Transactions at an Undervalue & Misfeasance - Funding a liquidator's claim

The Client

A company providing information technology and private equity development consultancy services.

Value of Dispute


The Commercial Dispute

Our client (the “Claimant”) was in the business of lift installation, maintenance and repair, before entering Creditors’ Voluntary Liquidation in late 2018. 

Upon being appointed, the Liquidators were concerned that a valuable portfolio of lift maintenance contracts had been transferred by the company to another firm, (the “Defendant”), a few months prior to the liquidation. No consideration of the true value of these contacts having been paid, which is the definition of a Transaction at an Undervalue.

Further investigations revealed a complicated set of circumstances, however, the Liquidators were of the view that:

  • The Claimant was insolvent at the time of the transfer of contracts
  • The ‘consideration’ for the transfer entailed the director of the secondary company waiving the right to over £1m in ‘management fees’ said to be owed by the Claimant to another of the director’s companies. However, the Liquidators could find no evidence to support any such services being provided
  • Therefore, the transaction did not appear to have been entered into in good faith or for the purposes of carrying on the business of the lift maintenance (the service contracts constituted the main business of the liquidated company)
  • The transaction constituted a Transaction at an Undervalue in contravention of the Insolvency Act 1986.

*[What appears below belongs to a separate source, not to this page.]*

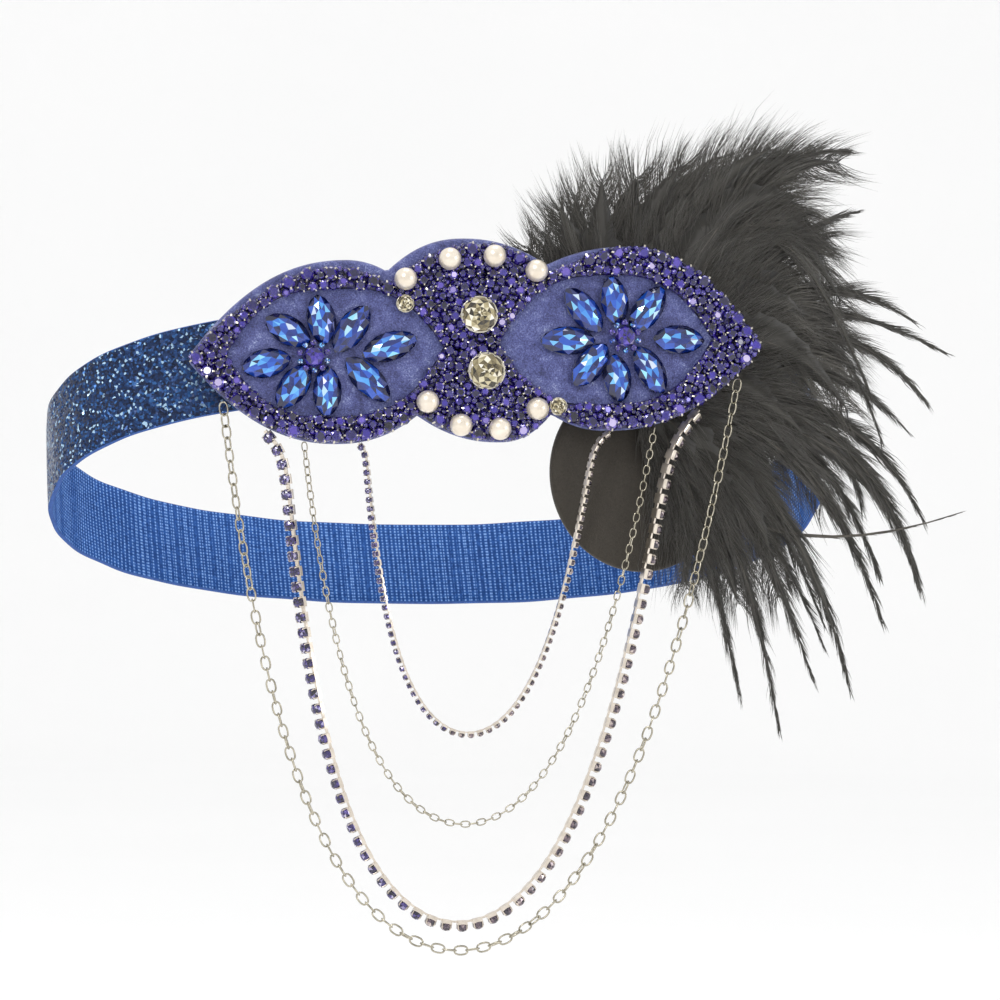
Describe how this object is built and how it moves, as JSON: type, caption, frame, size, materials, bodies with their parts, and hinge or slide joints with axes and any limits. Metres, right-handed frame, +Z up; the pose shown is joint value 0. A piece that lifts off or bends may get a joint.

How Escalate Resolved – Services Used

Escalate agreed to fund the Liquidators’ claims on behalf of the Claimant, including claims against:

  • The former director of the lift maintenance company, for misfeasance in causing or allowing the transfer to happen in breach of his duties to the company and its creditors 
  • The secondary firm, as the recipient of the transfer
  • The director of the secondary firm, as the orchestrator of the transfer and having dishonestly procured the former director of the liquidated company’s misfeasance/breach of duty.

The claim was denied on all grounds by each defendant, and Court Proceedings were issued. Following the instruction of an expert forensic accountant to consider the insolvency of the lift maintenance company and the value of the maintenance contract portfolio, a settlement was agreed, which saw the director of the secondary company pay in excess of £200,000 in damages and costs to the Claimant.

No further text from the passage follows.